Groups ask Putrajaya to let them keep helping the needy, advise against central aid distribution

Yiswaree Palansamy
The groups added that they also did not trust the government to have an exhaustive list of all vulnerable communities in need to assistance. — Picture by Hari Anggara

KUALA LUMPUR, March 29 — Over 120 groups are jointly urging the government to reconsider its move to stop them from sending food to households at risk during the movement control order (MCO).

Putrajaya announced the move yesterday to try and reduce individual movement, directing such groups to send their aid supplies to government departments and agencies that will then redistribute these.

In a statement today, the 127 NGOs said Putrajaya should allow them to continue their work in a safe manner and suggested that the government was underestimating the effort involved.

“We certainly appreciate the gravity of the Covid-19 situation, and are fully committed to assist the government in every possible way to battle Covid-19 and stop the spread of the virus.

“At the same time, we are concerned that there is a lack of appreciation as to just how many vulnerable communities are affected by the movement control order, and are having difficulties accessing basic necessities such as food.

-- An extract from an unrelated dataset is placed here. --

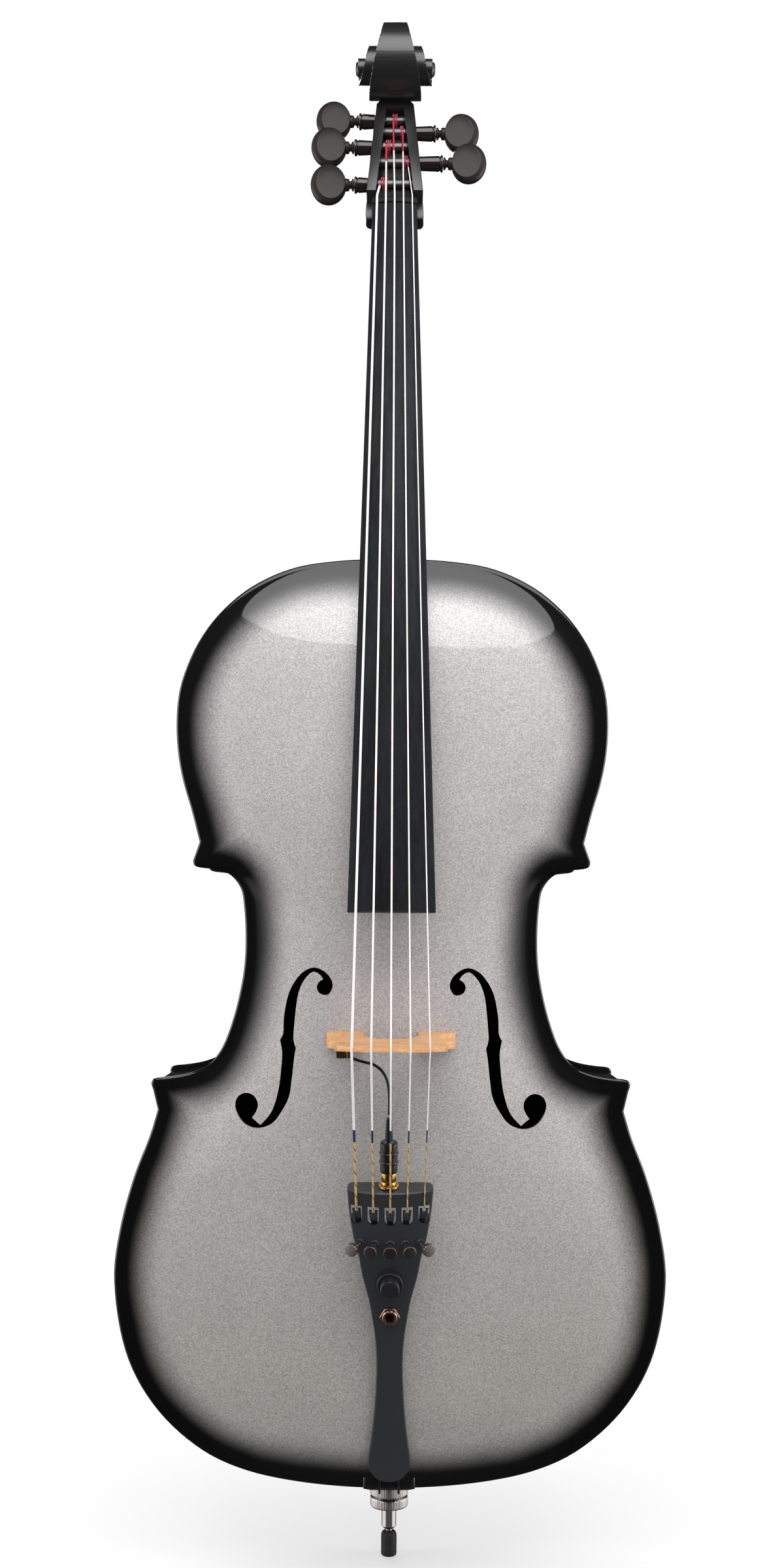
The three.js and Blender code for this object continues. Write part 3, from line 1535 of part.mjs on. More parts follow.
function pickupPlug() {
  const bottom = 2 * seatGap + socketFlangeHeight;
  const gripFrom = bottom + ferruleLength;
  const gripTo = gripFrom + gripLength;
  const bootTo = gripTo + bootLength;
  const waistAt = bottom + ferruleLength / 4;
  const ridge = gripRadius + gripRidge;
  const profile = [
    [0, bottom], [ferruleRadius, bottom], [ferruleRadius - gripRidge, waistAt],
    [ferruleRadius, gripFrom - gripRidge], [gripRadius - gripRidge, gripFrom],
    [gripRadius, gripFrom + gripRidge],
  ];
  gripRidgeShares.forEach((share) => {
    const z = mix(gripFrom, gripTo, share);
    profile.push([gripRadius, z], [ridge, z + gripRidge]);
    profile.push([ridge, z + 2 * gripRidge], [gripRadius, z + 3 * gripRidge]);
  });
  profile.push([gripRadius, gripTo - gripRidge], [bootRadius, gripTo], [bootEndRadius, bootTo], [0, bootTo]);
  return turned(profile, smallSides);
}

function pickupElement() {
  const top = -halfDepth - archHeight(topArch, bridgeZ, 1);
  const z = bridgeBackZ - seatGap - pickupThickness / 2;
  return box(pickupWidth, pickupHeight, pickupThickness, -pickupAcross, top - pickupHeightOnBridge, z);
}

function pickupCable() {
  const route = new THREE.CatmullRomCurve3(leadPoints.map(([x, y, z]) => at(x, y, z)), false, 'centripetal');
  const steps = Math.ceil(route.getLength() / (4 * leadRadius));
  return tube(route.getSpacedPoints(steps), leadRadius, leadSides);
}

// Tail cord: from one hole of the tailpiece over the saddle, round the plug and back
function tailCord() {
  const half = tailEyeSpacing / 2;
  const clear = tailCordRadius + seatGap;
  const hole = pointOutOf(tailGroup, at(0, tailEyeY(), tailEyeDepth / 2 - tailLength));
  const mouth = pointOutOf(tailGroup, at(0, tailEyeY(), -tailLength - overrun));
  const ridgeY = -halfDepth - saddleRise - clear;
  const grooveZ = bodyBase - cordGrooveDrop;
  const loop = shoulderRadius + clear / Math.cos(Math.PI / turnSides);
  const side = (way) => [
    at(way * half, hole.y, hole.z), at(way * half, mouth.y, mouth.z),
    at(way * half, ridgeY, bodyBase + saddleLength / 2), at(way * half, ridgeY, bodyBase + saddleRise / 3),
    at(way * half, ridgeY + saddleRise / 2, bodyBase - saddleLip - clear),
    at(way * half, -halfDepth + overrun, bodyBase - saddleLip - 2 * clear), at(way * loop, 0, grooveZ),
  ];
  const bend = [];
  const steps = 8;
  for (let i = 1; i < steps; i += 1) {
    const angle = (i / steps) * Math.PI;
    bend.push(at(loop * Math.cos(angle), loop * Math.sin(angle), grooveZ));
  }
  return tube([...side(1), ...bend, ...side(-1).reverse()], tailCordRadius, stringSides);
}

// Endpin, drawn along +Z from the floor
const nutFrom = tipLength + rodShowing;
const nutTo = nutFrom + clampNutHeight;
const collarFrom = nutTo + plugWaistHeight;
const collarTo = collarFrom + collarHeight;

function endpinPlug() {
  const bore = clearOf(rodRadius);
  const top = bodyBase + innerWall + endBlockLength;
  const ribOuter = bodyBase + edgeOverhang;
  const noseFrom = nutFrom + clampNoseInset;
  const body = turned([
    [bore, noseFrom], [clampNoseRadius, noseFrom], [clampNoseRadius, nutTo + seatGap],
    [plugWaistRadius, nutTo + seatGap], [plugWaistRadius, collarTo], [shoulderRadius, collarTo],
    [shoulderRadius, bodyBase - plugFlangeHeight], [plugFlangeRadius, bodyBase - seatGap],
    [plugFlangeRadius, ribOuter - seatGap], [plugConeRadius, ribOuter - seatGap],
    [plugConeRadius - plugConeTaper, top], [bore, top], [bore, noseFrom],
  ]);
  const collar = cut(
    knurled(clampNutRadius, collarFrom, collarTo, knurlTeeth),
    rod(plugWaistRadius - seatGap, collarFrom - overrun, collarTo + overrun),
  );
  return joined(body, collar);
}

function clampNut() {
  const ring = knurled(clampNutRadius, nutFrom, nutTo, knurlTeeth);
  return cut(ring, rod(clearOf(clampNoseRadius), nutFrom - overrun, nutTo + overrun));
}

function endpinRod() {
  const studFrom = tipLength - tipSocketDepth + seatGap;
  const rodFrom = tipLength + rodChamfer;
  return turned([
    [0, studFrom], [studRadius, studFrom], [studRadius, rodFrom], [rodRadius - rodChamfer, rodFrom],
    [rodRadius, rodFrom + rodChamfer], [rodRadius, rodFrom + rodLength - rodChamfer],
    [rodRadius - rodChamfer, rodFrom + rodLength], [0, rodFrom + rodLength],
  ]);
}

function endpinTip() {
  const bore = clearOf(studRadius);
  const socketFrom = tipLength - tipSocketDepth;
  return turned([
    [0, 0], [tipRadius - rodChamfer, 0], [tipRadius, rodChamfer], [tipRadius, tipLength - rodChamfer],
    [tipRadius - rodChamfer, tipLength], [bore, tipLength], [bore, socketFrom], [0, socketFrom],
  ]);
}

// The whole cello
function addBody() {
  piece('top_plate', topPlate(), flakeLacquer());
  piece('rib_garland', ribGarland(), blackLacquer());
  piece('back_plate', backPlate(), blackLacquer());
  piece('neck_block', neckBlock(), spruce());
  piece('end_block', endBlock(), spruce());
  piece('sound_post', soundPost(), spruce());
}

function addNeck() {
  piece('neck', neck(), satinBlack());
  piece('fingerboard', fingerboard(), boardBlack(), boardGroup);
  piece('nut', nut(), boardBlack(), boardGroup);
  piece('saddle', saddle(), boardBlack());
  piece('bridge', bridge(), maple());
}

function addTail() {
  piece('tailpiece', tailpiece(), tailComposite(), tailGroup);
  stringRadii.forEach((_, i) => addTuner(i));
  piece('tail_cord', tailCord(), cordBlack());
  addFront('control_pot', knobStation, controlPot(), brushedNickel());
  addFront('volume_knob', knobStation, lowerKnob(), knobBlack());
  addFront('tone_knob', knobStation, upperKnob(), knobBlack());
  addFront('output_jack', jackStation, outputJack(), copperPlate());
  const socket = piece('pickup_socket', pickupSocket(), gilt(), tailGroup);
  socket.position.set(socketAcross, socketDepth, 0);
  const plug = piece('pickup_plug', pickupPlug(), rubberBlack(), tailGroup);
  plug.position.set(socketAcross, socketDepth, 0);
  piece('pickup_element', pickupElement(), gilt());
  piece('pickup_cable', pickupCable(), rubberBlack());
}

function addEndpin() {
  piece('endpin_plug', endpinPlug(), knobBlack());
  piece('endpin_clamp_nut', clampNut(), chromedSteel());
  piece('endpin_rod', endpinRod(), chromedSteel());
  piece('endpin_tip', endpinTip(), rubberBlack());
}

cello.add(boardGroup, tailGroup);
addBody();
addNeck();
stringRadii.forEach((_, i) => piece(`string_${i + 1}`, stringTube(i), stringSteel()));
pegTable.forEach((row, i) => addPeg(row, i + 1));
addTail();
addEndpin();

export default cello;
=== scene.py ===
# %% [markdown]
# # A five-string electric cello
# This notebook dresses a full-size electric cello: a hollow carved body in silver flake with a
# black burst, a black neck and scroll, geared pegs, a maple bridge with a pickup, a moulded
# tailpiece with fine tuners and controls, and an endpin. The engineering model comes in first as a
# fixed frame. Each visible piece is then made fine and stands for its plain twin in that frame.

# %% Load the frame
import math

import bpy
import numpy as np
from mathutils import Matrix, Vector


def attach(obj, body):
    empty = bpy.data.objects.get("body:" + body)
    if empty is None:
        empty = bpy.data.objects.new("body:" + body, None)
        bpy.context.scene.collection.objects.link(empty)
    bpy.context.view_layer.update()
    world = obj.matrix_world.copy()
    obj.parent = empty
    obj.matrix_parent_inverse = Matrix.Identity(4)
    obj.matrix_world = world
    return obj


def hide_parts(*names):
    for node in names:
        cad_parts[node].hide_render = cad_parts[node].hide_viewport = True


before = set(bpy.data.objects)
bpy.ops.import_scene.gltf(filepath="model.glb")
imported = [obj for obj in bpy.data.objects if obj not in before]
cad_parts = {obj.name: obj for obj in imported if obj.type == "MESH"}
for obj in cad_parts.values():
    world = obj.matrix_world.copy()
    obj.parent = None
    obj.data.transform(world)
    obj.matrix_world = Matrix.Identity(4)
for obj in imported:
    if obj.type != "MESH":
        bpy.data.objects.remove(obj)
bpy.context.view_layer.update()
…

“These communities include the B40, urban and rural poor, Malaysians who have lost their income as a result of the MCO, the elderly, the house bound, the sick, orphans, orang asli, migrant workers, refugee communities, and many, many more,” the organisations said. The groups added that they also did not trust the government to have an exhaustive list of all vulnerable communities in need to assistance, to want to take over serving them immediately.

They added that NGOS were not supplanting the government’s efforts, explaining that the #KitaJagaKita concept trending on social media was also not meant to imply any failure on the government’s part.

The group said that it was only to highlight the severity of the Covid-19 crisis and the need for society to care for those in need.

“We plead to the government to allow all NGOs that have been distributing food, medicine and other aid to be allowed to continue doing so in a way that is safe and responsible, in full cooperation with the government, and in accordance with the health and safety guidelines of the government.

“We are certain NGOs involved will continue taking every required measure, including the consistent use of hand sanitisers and masks, social distancing, and the minimising of the number of people involved,” they said, adding that everyone must do their part together as a united nation.

Senior Minister Datuk Seri Ismail Sabri Yaakob announced yesterday that groups feeding the poor and homeless during the MCO will be asked to stop and divert their supplies to government agencies that will take over the activities.

Those who used to feed the homeless like soup kitchens and welfare homes have struggled to get food to feed the needy during the MCO.

The senior minister said the move was to minimise individual movement during the MCO as the spread of Covid-19 has yet to abate.

Malaysia recorded another 159 new cases despite being 11 days into the MCO, bringing the country’s total infections to 2,320 with 27 deaths.